VMworld in San Francisco was our first attempt at 3D gaming before vSphere 5.1 became generally available and we were using an Alpha build of View. We (myself, Todd Dayton and Tommy Walker) put the whole environment together in the week leading up to VMworld using loaner hardware donated by SuperMicro, along with internals for those hosts donated by Randy Keener and Nick Geisler, endpoints donated by Dell/Wyse, and Nvidia Quadro 6000 GPUs donated by Aaron Blasius. Aaron Blasius' and Warren Ponder's teams were invaluable in getting us the bits and new fixes along the way to improve performance.

Possibly the hardest part of setting up the "gaming" lab was finding games that would actually *run* on ESXi. Many games would simply dump us back to the desktop with no error (this was particularly true for any racing games we tried). We assume this is because those games are either looking for a supported GPU directly or are trying to use a specific feature on a specific GPU. vSGA supports DirectX 9 and OpenGL 2.1 (?), so it is also possible that some games are trying to use features that we don't support at this time.
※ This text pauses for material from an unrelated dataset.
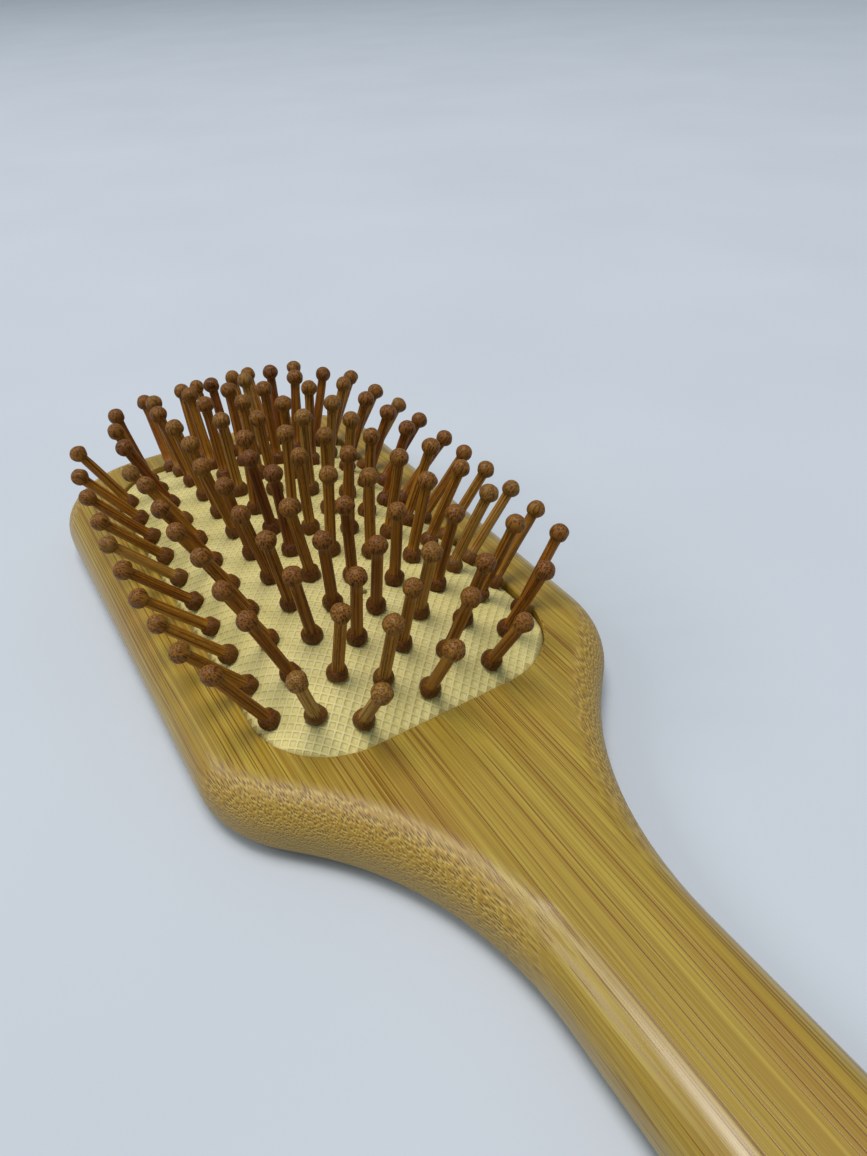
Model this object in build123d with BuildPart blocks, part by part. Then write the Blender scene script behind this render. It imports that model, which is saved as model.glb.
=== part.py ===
"""Paddle hairbrush: a bamboo paddle with an air-cushioned rubber pad and turned wooden pins.

Millimetres.  +Z is up, with the pins standing up and the back of the paddle on Z = 0.
+Y points along the brush, from the handle to the head.  The origin is the middle of the
brush's footprint, on its back face.

A pin can sink into the cushion.  Pins at the same distance from the middle of the cushion, left
and right, near and far, stand at the same height on the dome and are one node of separate solids.
"""

import os
from build123d import *

# ---- paddle -------------------------------------------------------------------------------
total_length = 245.0
board_thickness = 13.0
face_edge_round = 6.4
back_edge_round = 4.8
head_width = 80.0
head_side_end = 115.5           # from the far end to where the straight sides would end
neck_width = 23.6
neck_distance = 144.0           # from the far end to where shoulder and handle lines meet
handle_end_width = 27.2
far_corner_round = 21.0
shoulder_round = 24.0
neck_round = 60.0
handle_end_round = 13.0

# ---- pocket and cushion -------------------------------------------------------------------
pocket_width = 57.2
pocket_length = 109.0
pocket_corner = 15.5
pocket_depth = 6.5
pocket_edge_round = 0.4
head_border = 11.0              # wood between the pocket and the far end of the head

cushion_gap = 0.15              # all round, between rubber and wood
rubber = 1.4                    # thickness of the membrane
rim_drop = 1.75                 # the cushion's rim lies this far below the wood's face
dome_rise = 10.3                # from the rim to the crown
dome_power_x = 3.05
dome_power_y = 3.2
lip_width = 1.0                 # bead that snaps into the groove of the pocket
lip_height = 1.6
lip_under_rim = 1.2
vent_radius = 0.7
vent_row = 6                    # half pitches from the middle, towards the handle

# ---- pins ---------------------------------------------------------------------------------
column_pitch = 6.35
half_row_pitch = 4.5            # neighbouring columns are staggered by this much
rows_by_column = [
    [1, 3, 5, 7, 9, 11],        # middle column
    [0, 2, 4, 6, 8, 10],
    [1, 3, 5, 7, 9, 11],
    [0, 2, 4, 6, 8, 10],
    [1, 3, 5, 7, 9],            # outer columns
]
pin_height = 17.3               # from the rubber to the centre of the ball
ball_radius = 1.7
shaft_radius = 1.08
collar_radius = 1.9
collar_foot_radius = 1.45
collar_middle = 0.95            # height of the widest part of the collar
collar_height = 2.5
collar_clearance = 0.1
neck_radius = 0.9
pin_hole_radius = 0.95
barb_radius = 1.6
barb_thickness = 0.9
fan_y = 1.15                    # the pins fan out a little more along the brush

# ---- worked out ---------------------------------------------------------------------------
board_top = board_thickness
pocket_floor = board_top - pocket_depth
rim_height = board_top - rim_drop
lip_top = rim_height - lip_under_rim
lip_bottom = lip_top - lip_height
pad_y = total_length / 2 - head_border - pocket_length / 2
half_pad_x = pocket_width / 2
half_pad_y = pocket_length / 2


def dome_height(x, y):
    """Height of the rubber's outer face, with x and y from the middle of the cushion."""
    across = 1 - abs(x / half_pad_x) ** dome_power_x
    along = 1 - abs(y / half_pad_y) ** dome_power_y
    return rim_height + dome_rise * across * along


def dome_normal(x, y):
    """Direction in which a pin stands at x, y."""
    step = 0.01
    slope_x = (dome_height(x + step, y) - dome_height(x - step, y)) / (2 * step)
    slope_y = (dome_height(x, y + step) - dome_height(x, y - step)) / (2 * step)
    return Vector(-slope_x, -slope_y * fan_y, 1).normalized()


def dome_face(drop):
    """The dome as one smooth face, lowered by drop, a little larger than the pocket."""
    steps_x, steps_y, spill = 24, 40, 0.3
    grid = []
    for i in range(steps_x + 1):
        x = (half_pad_x + spill) * (2 * i / steps_x - 1)
        line = []
        for j in range(steps_y + 1):
            y = (half_pad_y + spill) * (2 * j / steps_y - 1)
            line.append(Vector(x, pad_y + y, dome_height(x, y) - drop))
        grid.append(line)
    return Face.make_surface_from_array_of_points(grid, tol=0.002)


def pocket_outline(inset):
    """Sketch of the pocket's outline, moved in by inset, in the plane of the open sketch."""
    with Locations((0, pad_y)):
        RectangleRounded(pocket_width - 2 * inset, pocket_length - 2 * inset, pocket_corner - inset)


def under_dome(inset, bottom, drop):
    """Solid that fills the pocket's outline from bottom up to the dome lowered by drop."""
    with BuildPart() as block:
        with BuildSketch(Plane.XY.offset(bottom)):
            pocket_outline(inset)
        extrude(amount=rim_height + dome_rise + 1 - bottom)
        split(bisect_by=dome_face(drop), keep=Keep.BOTTOM)
    return block.part


def pin_plane(x, y):
    """Plane on the rubber's face at x, y from the middle of the cushion, square to the pin."""
    return Plane(origin=(x, pad_y + y, dome_height(x, y)), x_dir=(0, 1, 0), z_dir=dome_normal(x, y))


def group_places(column, row):
    """The two or four places of one group of pins, from the middle of the cushion."""
    xs = [column * column_pitch, -column * column_pitch] if column else [0.0]
    ys = [row * half_row_pitch, -row * half_row_pitch] if row else [0.0]
    return [(x, y) for x in xs for y in ys]


groups = [(column, row) for column, rows in enumerate(rows_by_column) for row in rows]
pin_planes = [pin_plane(x, y) for column, row in groups for x, y in group_places(column, row)]

os.makedirs("parts", exist_ok=True)

# ---- bamboo paddle: one board with a rounded edge, and a pocket with a groove -----------------
far_end = total_length / 2
with BuildPart() as paddle:
    with BuildSketch():
        with BuildLine():
            Polyline(
                (0, far_end),
                (head_width / 2, far_end),
                (head_width / 2, far_end - head_side_end),
                (neck_width / 2, far_end - neck_distance),
                (handle_end_width / 2, -far_end),
                (0, -far_end),
            )
            mirror(about=Plane.YZ)
        make_face()
        fillet(vertices().group_by(Axis.Y)[3], far_corner_round)
        fillet(vertices().group_by(Axis.Y)[2], shoulder_round)
        fillet(vertices().group_by(Axis.Y)[1], neck_round)
        fillet(vertices().group_by(Axis.Y)[0], handle_end_round)
    extrude(amount=board_thickness)
    fillet(edges().group_by(Axis.Z)[-1], face_edge_round)
    fillet(edges().group_by(Axis.Z)[0], back_edge_round)
    with BuildSketch(Plane.XY.offset(pocket_floor)):
        pocket_outline(0)
    extrude(amount=pocket_depth, mode=Mode.SUBTRACT)
    with BuildSketch(Plane.XY.offset(lip_bottom - cushion_gap)):
        pocket_outline(-lip_width - cushion_gap)
    extrude(amount=lip_height + 2 * cushion_gap, mode=Mode.SUBTRACT)
    pocket_rim = edges().filter_by_position(Axis.Z, board_top, board_top)
    pocket_rim = pocket_rim.filter_by_position(Axis.X, -half_pad_x, half_pad_x)
    pocket_rim = pocket_rim.filter_by_position(Axis.Y, pad_y - half_pad_y, pad_y + half_pad_y)
    fillet(pocket_rim, pocket_edge_round)
paddle.part.label = "paddle"

# ---- air cushion: domed rubber membrane with a bead round its skirt ----------------------------
air_space = under_dome(cushion_gap + rubber, lip_bottom, rubber)
with BuildPart() as air_cushion:
    add(under_dome(cushion_gap, lip_bottom, 0))
    with BuildSketch(Plane.XY.offset(lip_bottom)):
        pocket_outline(-lip_width)
    extrude(amount=lip_height)
    add(air_space, mode=Mode.SUBTRACT)
    with Locations(*pin_planes):
        Cylinder(pin_hole_radius, 4 * rubber, mode=Mode.SUBTRACT)
    with Locations((0, pad_y - vent_row * half_row_pitch, rim_height + dome_rise)):
        Cylinder(vent_radius, 4 * rubber, mode=Mode.SUBTRACT)
air_cushion.part.label = "air_cushion"

# ---- one turned pin, standing on its own origin --------------------------------------------------
barb_top = -rubber - collar_clearance
barb_bottom = barb_top - barb_thickness
with BuildPart() as pin:
    with BuildSketch(Plane.XZ):
        with BuildLine():
            Polyline(
                (0, barb_bottom),
                (barb_radius, barb_bottom),
                (barb_radius, barb_top),
                (neck_radius, barb_top),
                (neck_radius, collar_clearance),
                (collar_foot_radius, collar_clearance),
            )
            ThreePointArc(
                (collar_foot_radius, collar_clearance),
                (collar_radius, collar_middle),
                (shaft_radius, collar_height),
            )
            ball_join = pin_height - (ball_radius**2 - shaft_radius**2) ** 0.5
            Line((shaft_radius, collar_height), (shaft_radius, ball_join))
            ThreePointArc(
                (shaft_radius, ball_join),
                (ball_radius, pin_height),
                (0, pin_height + ball_radius),
            )
            Line((0, pin_height + ball_radius), (0, barb_bottom))
        make_face()
    revolve(axis=Axis.Z)

pin_nodes = []
for column, row in groups:
    with BuildPart() as pin_group:
        with Locations(*[pin_plane(x, y) for x, y in group_places(column, row)]):
            add(pin.part)
    pin_group.part.label = f"pins_column_{column}_row_{row}"
    pin_nodes.append(pin_group.part)

for node in [paddle.part, air_cushion.part] + pin_nodes:
    export_step(node, f"parts/{node.label}.step")
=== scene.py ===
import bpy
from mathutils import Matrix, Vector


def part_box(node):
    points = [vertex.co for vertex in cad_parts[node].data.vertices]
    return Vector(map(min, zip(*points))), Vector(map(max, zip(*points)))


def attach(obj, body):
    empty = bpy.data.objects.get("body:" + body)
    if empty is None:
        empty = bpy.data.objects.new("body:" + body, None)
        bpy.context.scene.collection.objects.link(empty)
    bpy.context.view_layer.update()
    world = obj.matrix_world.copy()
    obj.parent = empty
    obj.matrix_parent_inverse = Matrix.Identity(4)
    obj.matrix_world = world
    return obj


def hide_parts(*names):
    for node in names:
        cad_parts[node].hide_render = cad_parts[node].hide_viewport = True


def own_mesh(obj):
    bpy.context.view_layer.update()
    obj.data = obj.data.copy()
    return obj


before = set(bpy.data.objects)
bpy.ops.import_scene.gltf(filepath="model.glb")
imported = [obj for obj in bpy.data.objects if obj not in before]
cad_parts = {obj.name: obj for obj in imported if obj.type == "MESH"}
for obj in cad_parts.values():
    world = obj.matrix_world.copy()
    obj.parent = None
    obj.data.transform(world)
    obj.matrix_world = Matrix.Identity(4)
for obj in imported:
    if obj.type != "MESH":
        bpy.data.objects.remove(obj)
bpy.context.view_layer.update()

import math
import random

import bmesh
import bpy
import numpy as np
from mathutils import Matrix, Vector

MM = 0.001

# ---- the brush's own sizes, in millimetres, as in the CAD model -----------------------------
HALF_PAD_X = 28.6
HALF_PAD_Y = 54.5
PAD_CORNER = 15.5
CUSHION_GAP = 0.15
RIM_HEIGHT = 11.25
DOME_RISE = 10.3
DOME_POWER_X = 3.05
DOME_POWER_Y = 3.2
FAN_Y = 1.15
COLUMN_PITCH = 6.35
HALF_ROW_PITCH = 4.5
VENT_Y = -27.0
VENT_RADIUS = 0.7

# ---- embossed grid of the rubber, millimetres ------------------------------------------------
GRID_PITCH = 1.38
RIDGE_HALF = 0.11               # in pitches
RIDGE_SLOPE = 0.07              # in pitches
RIDGE_HEIGHT = 0.14
RIDGE_FADE = 0.8                # the ridges fade out this near the rubber's outline
RIM_TUCK = 0.35                 # the rubber dips this far at its outline
DIMPLE_DEPTH = 0.30             # the rubber is drawn in a little round each pin
DIMPLE_RADIUS = 2.3
SKIRT_DEPTH = 0.9
SKIRT_BANDS = (0.25, 1.0)       # shares of the depth that each band of the skirt goes down

# ---- turned pins, millimetres ----------------------------------------------------------------
PIN_HEIGHT = 17.3               # from the rubber to the middle of the ball
BALL_RADIUS = 1.78
SHAFT_RADIUS = 1.08
SHAFT_TOP_SHARE = 0.94          # the shaft thins a little towards its ball
COLLAR_RADIUS = 1.9
COLLAR_MIDDLE = 0.95
COLLAR_FOOT = 0.06
COLLAR_FOOT_RADIUS = 1.45
NECK_RADIUS = 0.9
NECK_DEPTH = 0.3
PIN_SEGMENTS = 36
COLLAR_RINGS = 10
SHAFT_RINGS = 8
BALL_RINGS = 16
MERGE_DISTANCE = 0.002          # points this near are one
PIN_SINK = 0.12                 # the collar is pressed this far into the rubber
FLUTE_START = 2.4               # height where the collar ends and the flutes begin
FLUTE_DEPTH = 0.05
FLUTE_RISE = 0.03
BALL_SIZES = (0.96, 1.05)       # smallest and largest ball, as shares of the usual one
DENT_COUNT = 4
DENT_WAVES = (2, 3, 4, 5)       # humps that one dent pattern has round the pin
DENT_DEPTHS = (0.01, 0.03)      # shares of the radius
DENT_TWIST = 1.7                # radians for each mm up the pin
PIN_BOW = 0.1

# ---- what differs from pin to pin ---------------------------------------------------------------
PIN_RANDOM_SEED = 11
TONE_MIDDLE = 0.58
TONE_SPREAD = 0.25
TILT_SPREAD = 2.0               # degrees by which hand-set pins stray

# Some pins near the handle, by signed column and row: tone from 0 dark to 1 light, and degrees
# of lean to the right and towards the far end.
KNOWN_PINS = {
    (-4, -9): (0.45, 1, 3),
    (-3, -10): (0.95, -3, -5),
    (-3, -8): (0.30, -1, 6),
    (-3, -6): (0.40, 0, -1),
    (-3, -4): (0.50, 2, -1),
    (-2, -11): (0.95, 1, -7),
    (-2, -9): (0.62, 8, 3),
    (-2, -7): (0.40, 0, 0),
    (-2, -5): (0.50, 1, -2),
    (-2, -3): (0.45, -1, -4),
    (-1, -10): (0.75, 2, 6),
    (-1, -8): (0.38, 0, 1),
    (-1, -6): (0.25, -3, -3),
    (-1, -4): (0.50, -6, -1),
    (0, -11): (0.65, 1, 1),
    (0, -9): (0.55, 0, 1),
    (0, -7): (0.30, -2, -3),
    (0, -5): (0.35, -2, 0),
    (1, -10): (0.50, 3, 3),
    (1, -8): (0.80, -1, -2),
    (1, -6): (0.50, -2, -2),
    (2, -11): (0.50, -1, -3),
    (2, -9): (0.35, -3, -2),
    (2, -7): (0.50, 0, 1),
    (3, -10): (0.30, 2, -2),
    (3, -8): (0.60, 3, 1),
    (4, -9): (0.40, 3, 5),
    (4, -7): (0.70, 3, 4),
}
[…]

For VMworld 2012 San Francisco we settled on two games that had decent performance in the short time we had to try and get things running. Those two games were Minecraft and Borderlands. We ran 6 sessions of each game for a total of 12 desktops across two hosts with a single Nvidia Quadro 6000 in each host. We found, at that time, that we couldn't get adequate performance at resolutions over 800x600, but a late VMtools build got our frame rate up to an average of ~25 fps at 800x600 resolution. We were happy at this point because it was a vast improvement over previous performance.

Here is a very short clip showing the VMworld 2012 San Francisco stations.

After the show was over and we started shutting down stations we found that the Minecraft sessions were crushing the Nvidia Quadro 6000 GPU. We found one session alone could use as much as 76% of the GPU at times. This meant that we were most likely bumping into GPU performance limitations that impacted frames-per-second (FPS) on the Minecraft sessions. The Borderlands sessions used far less GPU resources with a single session generally not pulling more than 35% of a GPU as a max. Still, this shows that the application being used has a wide varying impact on GPU utilization and needs to be tested in any given use case.

Fast Forward to VMworld 2012: Barcelona

Fast forward a month and we were in Barcelona trying to setup the same environment with different host hardware. In the meantime the engineers had been given our feedback and had been looking into what else might be causing performance bottlenecks.

Simon Long was able to get Counter-Strike:Source running in a VM on ESXi and brought this along on an external drive that we added to the environment. At first we seemed to be bumping into some of the same limitations and were only successful at running this game at 800x600 at a fairly consistent 30FPS… but we were noticing a consistent drop in FPS every few seconds that would only last about 1 second. Warren Ponder happened to drop by and got this information to Lawrence Spracklen who was able to turn around and provide us with a change to an advanced setting that removed this bottleneck. That was when we decided to start trying higher resolutions and is the result of what you see in the video at the top of this post. Counter-Strike:Source running at 1920x1080 at an average of 30FPS using View and PCoIP being delivered to Dell/Wyse P25s.

Leaps and Bounds From Where We Started

Here is a clip of our initial test after enabling the setting that cured our performance issues.

Finally, here is a short clip of the process starting with connecting to View through the P25 to actually playing Counter-Strike:Source.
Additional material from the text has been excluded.